U.S. House Passes Bill to Find, Track Counterfeit DrugsSteve Walsh
The U.S. House passed, by voice vote, legislation which would direct the Food and Drug Administration to establish national standards for monitoring the distribution of prescription drugs.
The bill, H.R. 1919, would impose new regulatory requirements on the network of companies that produce, handle, distribute and dispense drug products. Entities in the distribution chain would be required to provide notification to state and federal regulators about products that may be unsuitable to distribute and would be required to comply with record-keeping standards.
Congress is focusing on protecting the U.S. drug supply after a fungal meningitis outbreak last year killed more than 50 people. The outbreak was traced to contaminated compound drugs.
The measure “is an important step to ensure greater patient safety for all Americans,” Ohio Republican Bob Latta, who introduced the bill, said during debate on the House floor. He said it will replace “the current patchwork” of state and federal rules to “protect against the threat posed by counterfeit drugs.”
The FDA would establish a licensing program for third-party providers of logistics services, and would be permitted to collect fees and spend the money to cover the program’s costs. Pharmaceutical tracing requirements for drug lots would be established for makers, wholesale distributors, pharmacies and repackagers.
Drug suppliers, including third-party logistics providers, would be required to do business only with registered or licensed entities. Makers would have to serialize prescription drugs at the unit level.
California Democrat Henry Waxman said the bill “falls far short” of adequately protecting the drug supply chain, adding that “it preempts important existing state safeguards.”

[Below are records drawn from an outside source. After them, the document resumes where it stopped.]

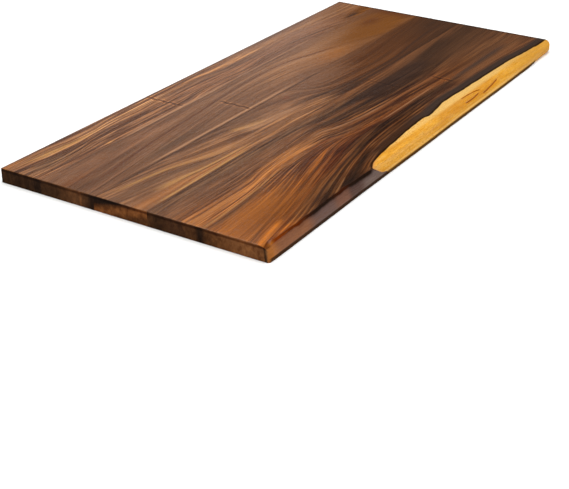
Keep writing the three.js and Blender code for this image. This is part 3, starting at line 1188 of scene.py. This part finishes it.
def addSapwood(wood, colour):
    places = wood.places
    places["stripes"] = wood.stripes(places["skin"], *sapwood["stripes"], "sapwood", 3, 0.55)
    places["mottle"] = wood.spots(places["skin"], *sapwood["mottle"])
    places["mottled"] = 0.5 + places["mottle"]
    places["flecks"] = wood.spots(places["skin"], *sapwood["flecks"])
    # painted highlight: a band along the lip
    places["lip"] = wood.up.bell(*sapwood["lip"])
    places["cracks"] = crackMask(wood)
    places["tip"] = places["inSap"].bell(*sapwood["tip"])
    sap = tones["sap"]
    for name, toneName, share, masks, axes in sapwood["tones"]:
        sap = wood.paint(wood.area(share, masks, axes), sap, toneName)
    return wood.blend(wood.area(*sapwood["area"]), colour, sap)


# Where the oil has sunk in and left the edge dull: the strongest of these counts

sunkOil = [
    # name, share, masks, axes
    ("wane", 0.8, ("wane",), {"inSap": (1, -1)}),
    ("front", 0.7, (), {"along": (-30, 150, 590, 770), "across": (430, 540), "inSap": (1, -1)}),
    ("margin", 0.85, ("margin",), {"inSap": (1, -1)}),
    ("margin edge", 1, ("marginEdge",), {"inSap": (1, -1)}),
    ("bark", 1, ("bark",), {}),
    ("crease", 1, ("crease",), {}),
    ("near corner", 1, (), {"along": (26, 12), "across": (556, 570)}),
    ("low sapwood", 0.85, (), {"depth": (2, 9), "across": (560, 566), "along": (340, 360)}),
    ("near sapwood", 0.425, (), {"inSap": (-1, 1), "along": (700, 560)}),
    ("cracks", 1, ("cracks",), {"inSap": (-1, 1)}),
]


def addLiveBoard(node, name, look):
    wood = Wood(name, look["seed"], look["lean"])
    grain = turnGrain(wood, wood.flow(look["grainLines"]))
    colour = addWane(wood, addColour(wood, grain, look))
    colour = addCrease(wood, colour)
    wood.places["inSap"] = sapReach(wood)
    wood.places["skin"] = wood.across + wood.depth
    colour = addMargin(wood, colour)
    colour = addSapwood(wood, colour)
    # a low strip under the lip, dark partly as inner bark and partly as painted shade
    wood.places["bark"] = wood.area(*bark["area"])
    colour = wood.paint(wood.places["bark"] * bark["share"], colour, "bark")
    dullness = 0
    for label, share, masks, axes in sunkOil:
        dullness = wood.area(share, masks, axes).math("MAXIMUM", dullness)
    addOil(wood, colour, look, dullness)
    dress(node, wood.material)


addPlainBoard(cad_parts["back_board"], "backWalnut", backBoard)
addPlainBoard(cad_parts["arch_board"], "archWalnut", archBoard)
addPlainBoard(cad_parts["flame_board"], "flameWalnut", flameBoard)
addLiveBoard(addLiveMesh(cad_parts["live_edge_board"], liveMesh), "liveEdgeWalnut", liveBoard)
print("boards dressed")

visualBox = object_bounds()
boxes = {"cad": cadBox, "visual": visualBox}
{name: [list(corner) for corner in box] for name, box in boxes.items()}
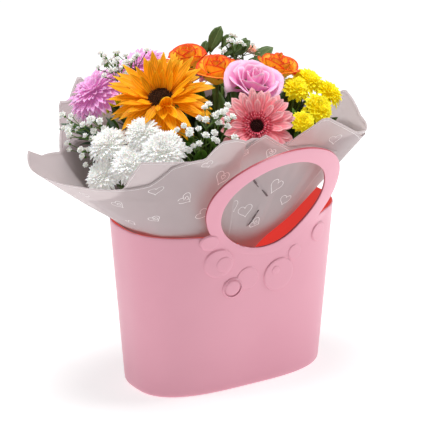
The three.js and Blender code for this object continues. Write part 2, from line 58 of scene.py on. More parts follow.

It may be a challenge to reconcile the legislation with a Senate version, S. 959, which would tighten manufacturing rules to crack down on counterfeit drugs and clarify the FDA’s authority over commercial compounding manufacturers, said Brian Rye, an analyst with Bloomberg Government.
“House Republicans view last fall’s deadly meningitis outbreak as a failure to enforce existing, adequate laws, and aren’t in favor of giving federal authorities greater oversight,” he said.